# Taking shots of products with a very long side



## joshfuld (Mar 10, 2011)

Hi. I own a fishing tackle store and am looking to create a setup so that I can take professional pictures of products for our web site. I have read about light boxes and that is fine for the small stuff, but we sell fishing rods, which can be up to 12' long. I was hoping to get some advise on how to build a light box or similar setup to take pictures of the rods. I don't need complete images of the rods, just sections (up to 40"). Would I have to create a huge light box, say 60" square, and cut a hole in one side to put the rod through? How would this affect the images? I will be shooting with a Canon 7D

Thanks,
Josh


----------



## mickmac (Mar 23, 2011)

Another option could be to take the rods outside and shoot them in a natural looking fishing environment. Laying against rocks at the beach, etc.

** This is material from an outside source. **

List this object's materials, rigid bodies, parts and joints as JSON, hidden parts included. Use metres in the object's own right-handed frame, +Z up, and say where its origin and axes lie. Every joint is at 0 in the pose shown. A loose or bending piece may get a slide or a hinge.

If you are only after sections of the products, this could give you a nice effect as well as triggering the right emotions in buyers.


----------



## dxqcanada (Mar 23, 2011)

Clothes line ... white bed sheet ... lights

This makes for a fine DIY lightbox.

It's all about changing direct light to diffused light.


----------



## Buddy Thomason (Mar 24, 2011)

dxqcanada sums it up nicely. My set-up is more costly but suits me. The main thing is to make your own set-up scalable, flexible and easy to make quick changes to any part of the system. My set-up is also designed to be mobile for use away from my studio.


----------



## thierry (Mar 24, 2011)

^ sweet setup


----------



## Gunner19 (Apr 19, 2011)

hmm.. may consider trying this setup.


----------



## photospherix (Apr 19, 2011)

I am not sure that you followed the understanding of shooting. Great setup though.


----------



## photoshutter (Jun 8, 2011)

I'm shooting fishing rods on regular basis, you don't need to make a box, all you need is two long strip soft boxes for your lighting setup (72") with additional small soft boxes, no more than 4-5 lights.


----------